(What is being asked): Will you give the material below again, every line exactly as it is?
• • •
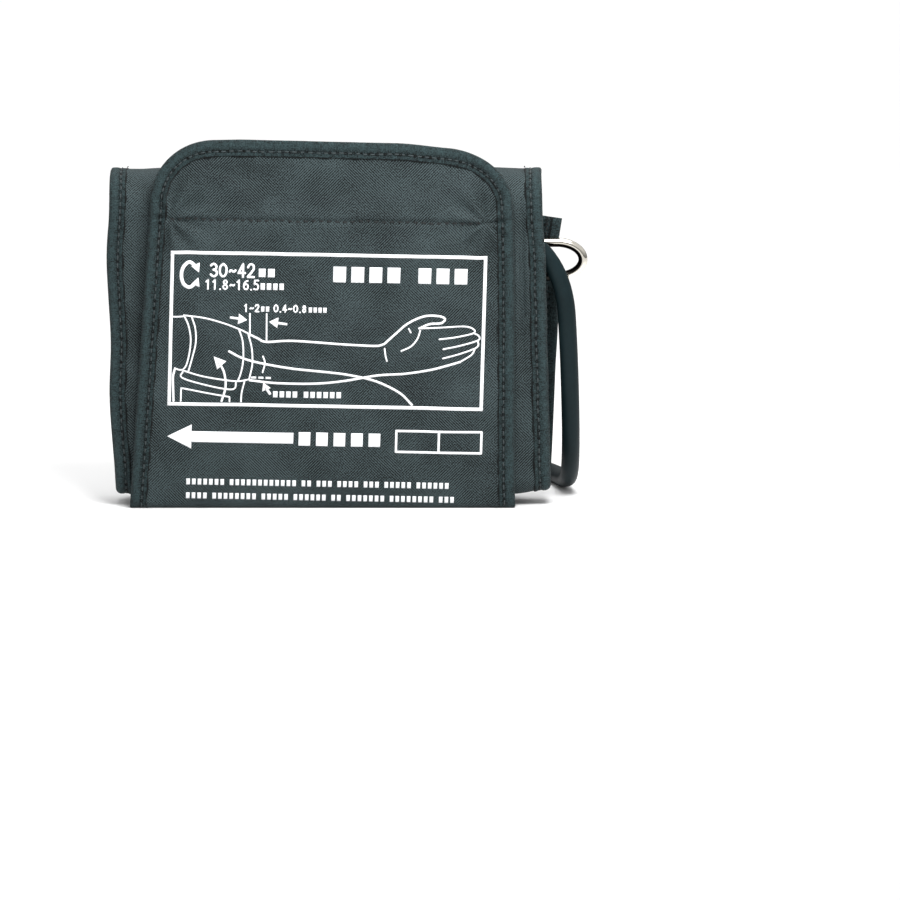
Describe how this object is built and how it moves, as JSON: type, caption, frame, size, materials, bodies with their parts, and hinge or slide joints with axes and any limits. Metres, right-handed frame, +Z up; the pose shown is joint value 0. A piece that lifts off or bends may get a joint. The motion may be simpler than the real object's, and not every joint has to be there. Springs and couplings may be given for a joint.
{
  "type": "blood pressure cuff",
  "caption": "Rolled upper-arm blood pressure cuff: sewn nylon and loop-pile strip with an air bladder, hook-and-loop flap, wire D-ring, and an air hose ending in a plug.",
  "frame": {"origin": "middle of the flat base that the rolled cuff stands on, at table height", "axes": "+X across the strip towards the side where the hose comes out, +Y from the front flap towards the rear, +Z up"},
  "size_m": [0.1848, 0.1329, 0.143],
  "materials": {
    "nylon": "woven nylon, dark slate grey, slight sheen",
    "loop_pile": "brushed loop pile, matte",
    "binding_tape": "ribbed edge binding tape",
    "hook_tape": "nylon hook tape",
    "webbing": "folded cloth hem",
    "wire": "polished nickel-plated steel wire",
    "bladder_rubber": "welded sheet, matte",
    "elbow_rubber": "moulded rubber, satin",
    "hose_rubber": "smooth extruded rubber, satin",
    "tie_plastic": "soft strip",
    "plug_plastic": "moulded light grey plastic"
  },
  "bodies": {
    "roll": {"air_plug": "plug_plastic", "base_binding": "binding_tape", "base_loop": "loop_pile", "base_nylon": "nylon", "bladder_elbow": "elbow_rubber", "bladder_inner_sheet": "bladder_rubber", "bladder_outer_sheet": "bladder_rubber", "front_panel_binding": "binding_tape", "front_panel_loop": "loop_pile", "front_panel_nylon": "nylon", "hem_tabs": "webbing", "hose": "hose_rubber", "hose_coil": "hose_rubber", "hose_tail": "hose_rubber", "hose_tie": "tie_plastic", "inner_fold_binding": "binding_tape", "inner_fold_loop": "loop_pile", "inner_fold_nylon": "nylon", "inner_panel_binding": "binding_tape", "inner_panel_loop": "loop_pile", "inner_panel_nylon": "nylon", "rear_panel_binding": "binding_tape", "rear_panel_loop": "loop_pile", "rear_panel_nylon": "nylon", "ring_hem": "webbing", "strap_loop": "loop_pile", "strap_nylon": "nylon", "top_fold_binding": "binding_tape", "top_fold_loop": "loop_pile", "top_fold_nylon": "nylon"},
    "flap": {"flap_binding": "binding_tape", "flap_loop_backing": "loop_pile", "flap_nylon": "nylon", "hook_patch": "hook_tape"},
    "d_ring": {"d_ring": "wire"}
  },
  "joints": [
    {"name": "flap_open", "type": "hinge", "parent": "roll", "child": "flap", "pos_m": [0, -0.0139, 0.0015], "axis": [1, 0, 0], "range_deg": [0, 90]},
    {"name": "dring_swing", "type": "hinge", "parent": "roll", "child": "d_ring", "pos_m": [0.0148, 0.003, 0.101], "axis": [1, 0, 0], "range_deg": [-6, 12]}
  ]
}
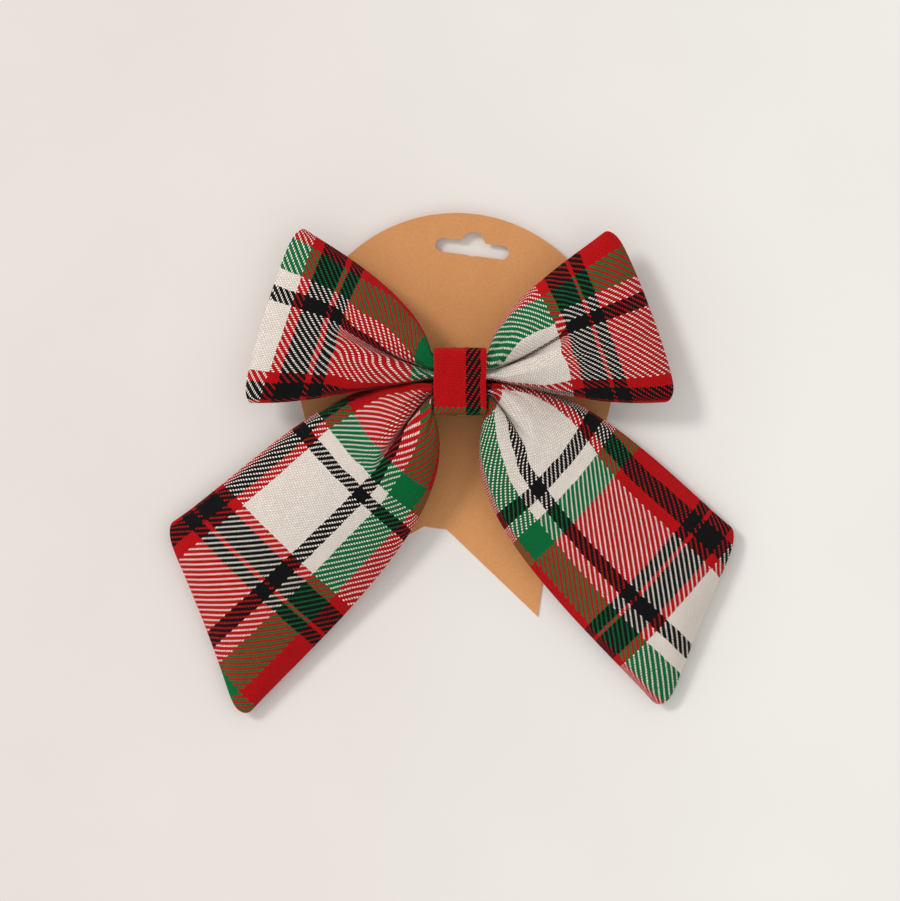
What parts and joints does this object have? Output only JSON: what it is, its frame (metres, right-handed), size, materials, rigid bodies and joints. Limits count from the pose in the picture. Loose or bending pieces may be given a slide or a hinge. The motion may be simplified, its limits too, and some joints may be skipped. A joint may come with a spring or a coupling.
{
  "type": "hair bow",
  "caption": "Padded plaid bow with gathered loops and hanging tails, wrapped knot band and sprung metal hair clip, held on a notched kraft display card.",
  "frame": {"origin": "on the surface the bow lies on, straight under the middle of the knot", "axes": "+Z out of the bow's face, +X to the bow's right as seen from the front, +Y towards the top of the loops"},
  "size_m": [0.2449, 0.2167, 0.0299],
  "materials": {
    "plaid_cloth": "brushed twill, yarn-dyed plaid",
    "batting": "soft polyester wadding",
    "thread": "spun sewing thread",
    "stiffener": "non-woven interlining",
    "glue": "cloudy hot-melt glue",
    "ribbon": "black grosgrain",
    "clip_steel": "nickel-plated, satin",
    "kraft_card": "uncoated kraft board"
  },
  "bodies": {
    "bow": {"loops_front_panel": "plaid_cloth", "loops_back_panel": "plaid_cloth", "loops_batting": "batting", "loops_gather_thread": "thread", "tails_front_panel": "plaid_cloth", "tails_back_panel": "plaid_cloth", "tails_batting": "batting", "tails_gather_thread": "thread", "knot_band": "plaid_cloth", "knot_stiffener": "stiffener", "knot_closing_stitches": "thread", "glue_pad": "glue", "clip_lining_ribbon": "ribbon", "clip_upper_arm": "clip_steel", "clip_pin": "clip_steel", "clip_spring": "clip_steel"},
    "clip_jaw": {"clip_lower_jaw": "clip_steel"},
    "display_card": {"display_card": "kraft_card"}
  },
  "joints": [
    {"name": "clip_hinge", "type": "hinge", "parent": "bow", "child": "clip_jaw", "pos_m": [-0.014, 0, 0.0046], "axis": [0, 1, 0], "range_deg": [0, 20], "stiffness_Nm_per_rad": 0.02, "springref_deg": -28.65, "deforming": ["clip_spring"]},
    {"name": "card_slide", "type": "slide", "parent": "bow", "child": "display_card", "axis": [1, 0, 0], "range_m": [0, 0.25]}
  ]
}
• • •
(Answer for the task):
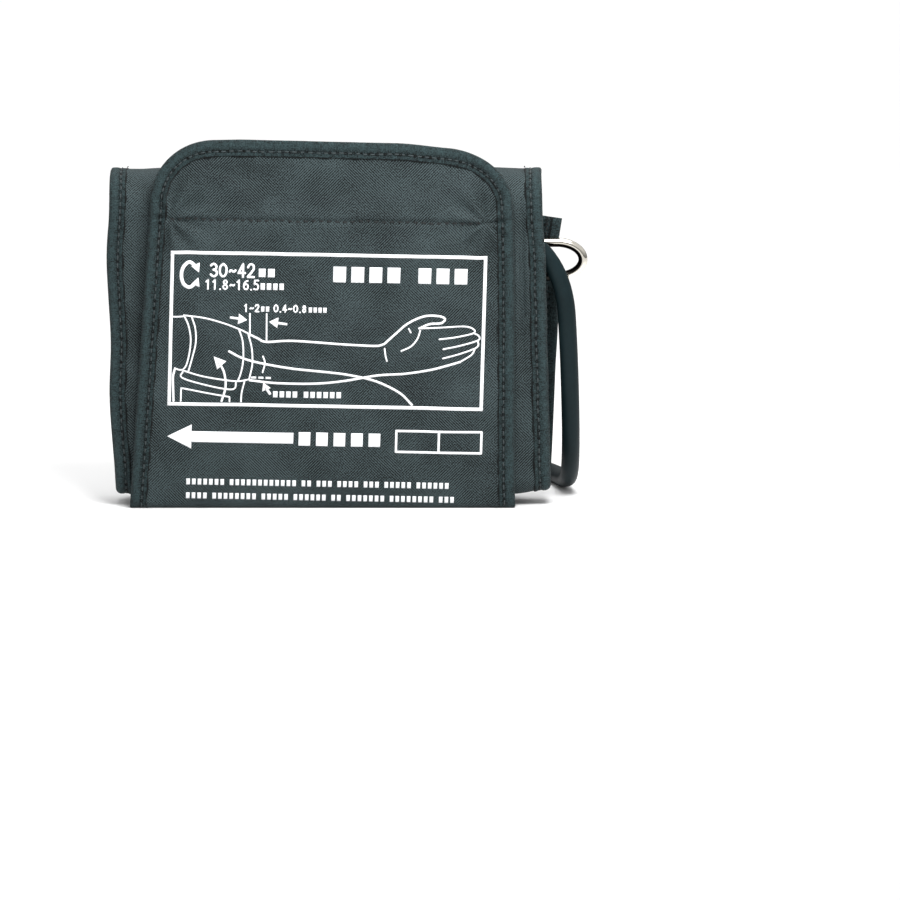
Describe how this object is built and how it moves, as JSON: type, caption, frame, size, materials, bodies with their parts, and hinge or slide joints with axes and any limits. Metres, right-handed frame, +Z up; the pose shown is joint value 0. A piece that lifts off or bends may get a joint. The motion may be simpler than the real object's, and not every joint has to be there. Springs and couplings may be given for a joint.
{
  "type": "blood pressure cuff",
  "caption": "Rolled upper-arm blood pressure cuff: sewn nylon and loop-pile strip with an air bladder, hook-and-loop flap, wire D-ring, and an air hose ending in a plug.",
  "frame": {"origin": "middle of the flat base that the rolled cuff stands on, at table height", "axes": "+X across the strip towards the side where the hose comes out, +Y from the front flap towards the rear, +Z up"},
  "size_m": [0.1848, 0.1329, 0.143],
  "materials": {
    "nylon": "woven nylon, dark slate grey, slight sheen",
    "loop_pile": "brushed loop pile, matte",
    "binding_tape": "ribbed edge binding tape",
    "hook_tape": "nylon hook tape",
    "webbing": "folded cloth hem",
    "wire": "polished nickel-plated steel wire",
    "bladder_rubber": "welded sheet, matte",
    "elbow_rubber": "moulded rubber, satin",
    "hose_rubber": "smooth extruded rubber, satin",
    "tie_plastic": "soft strip",
    "plug_plastic": "moulded light grey plastic"
  },
  "bodies": {
    "roll": {"air_plug": "plug_plastic", "base_binding": "binding_tape", "base_loop": "loop_pile", "base_nylon": "nylon", "bladder_elbow": "elbow_rubber", "bladder_inner_sheet": "bladder_rubber", "bladder_outer_sheet": "bladder_rubber", "front_panel_binding": "binding_tape", "front_panel_loop": "loop_pile", "front_panel_nylon": "nylon", "hem_tabs": "webbing", "hose": "hose_rubber", "hose_coil": "hose_rubber", "hose_tail": "hose_rubber", "hose_tie": "tie_plastic", "inner_fold_binding": "binding_tape", "inner_fold_loop": "loop_pile", "inner_fold_nylon": "nylon", "inner_panel_binding": "binding_tape", "inner_panel_loop": "loop_pile", "inner_panel_nylon": "nylon", "rear_panel_binding": "binding_tape", "rear_panel_loop": "loop_pile", "rear_panel_nylon": "nylon", "ring_hem": "webbing", "strap_loop": "loop_pile", "strap_nylon": "nylon", "top_fold_binding": "binding_tape", "top_fold_loop": "loop_pile", "top_fold_nylon": "nylon"},
    "flap": {"flap_binding": "binding_tape", "flap_loop_backing": "loop_pile", "flap_nylon": "nylon", "hook_patch": "hook_tape"},
    "d_ring": {"d_ring": "wire"}
  },
  "joints": [
    {"name": "flap_open", "type": "hinge", "parent": "roll", "child": "flap", "pos_m": [0, -0.0139, 0.0015], "axis": [1, 0, 0], "range_deg": [0, 90]},
    {"name": "dring_swing", "type": "hinge", "parent": "roll", "child": "d_ring", "pos_m": [0.0148, 0.003, 0.101], "axis": [1, 0, 0], "range_deg": [-6, 12]}
  ]
}
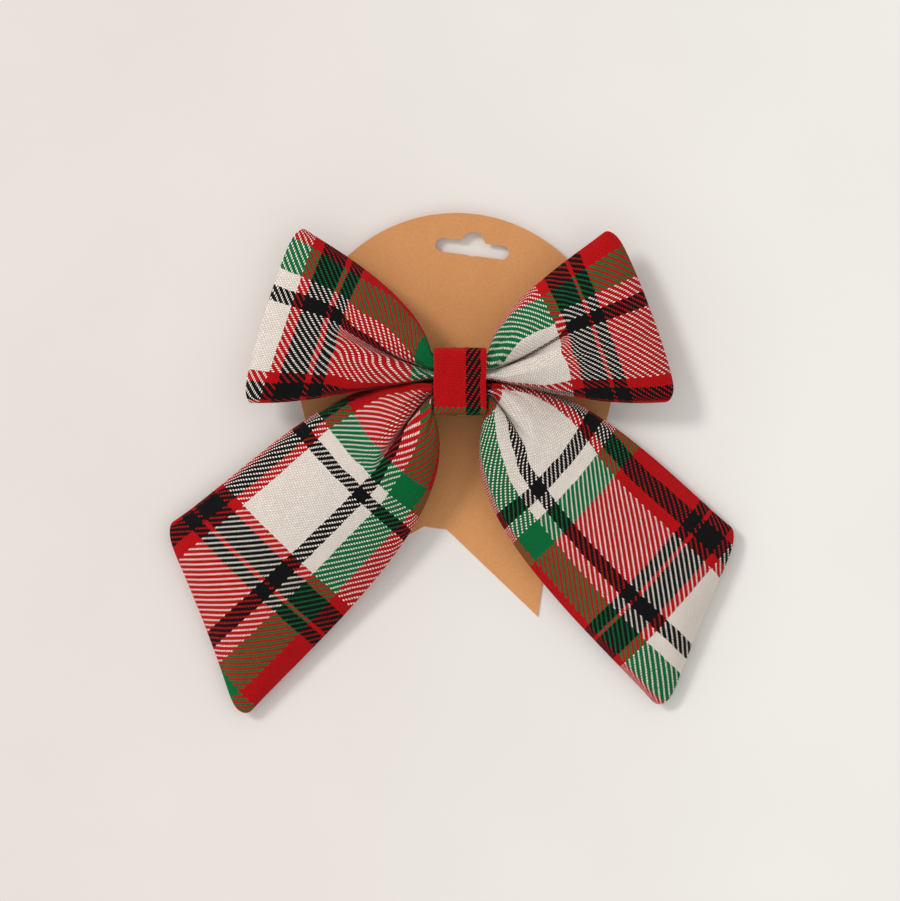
What parts and joints does this object have? Output only JSON: what it is, its frame (metres, right-handed), size, materials, rigid bodies and joints. Limits count from the pose in the picture. Loose or bending pieces may be given a slide or a hinge. The motion may be simplified, its limits too, and some joints may be skipped. A joint may come with a spring or a coupling.
{
  "type": "hair bow",
  "caption": "Padded plaid bow with gathered loops and hanging tails, wrapped knot band and sprung metal hair clip, held on a notched kraft display card.",
  "frame": {"origin": "on the surface the bow lies on, straight under the middle of the knot", "axes": "+Z out of the bow's face, +X to the bow's right as seen from the front, +Y towards the top of the loops"},
  "size_m": [0.2449, 0.2167, 0.0299],
  "materials": {
    "plaid_cloth": "brushed twill, yarn-dyed plaid",
    "batting": "soft polyester wadding",
    "thread": "spun sewing thread",
    "stiffener": "non-woven interlining",
    "glue": "cloudy hot-melt glue",
    "ribbon": "black grosgrain",
    "clip_steel": "nickel-plated, satin",
    "kraft_card": "uncoated kraft board"
  },
  "bodies": {
    "bow": {"loops_front_panel": "plaid_cloth", "loops_back_panel": "plaid_cloth", "loops_batting": "batting", "loops_gather_thread": "thread", "tails_front_panel": "plaid_cloth", "tails_back_panel": "plaid_cloth", "tails_batting": "batting", "tails_gather_thread": "thread", "knot_band": "plaid_cloth", "knot_stiffener": "stiffener", "knot_closing_stitches": "thread", "glue_pad": "glue", "clip_lining_ribbon": "ribbon", "clip_upper_arm": "clip_steel", "clip_pin": "clip_steel", "clip_spring": "clip_steel"},
    "clip_jaw": {"clip_lower_jaw": "clip_steel"},
    "display_card": {"display_card": "kraft_card"}
  },
  "joints": [
    {"name": "clip_hinge", "type": "hinge", "parent": "bow", "child": "clip_jaw", "pos_m": [-0.014, 0, 0.0046], "axis": [0, 1, 0], "range_deg": [0, 20], "stiffness_Nm_per_rad": 0.02, "springref_deg": -28.65, "deforming": ["clip_spring"]},
    {"name": "card_slide", "type": "slide", "parent": "bow", "child": "display_card", "axis": [1, 0, 0], "range_m": [0, 0.25]}
  ]
}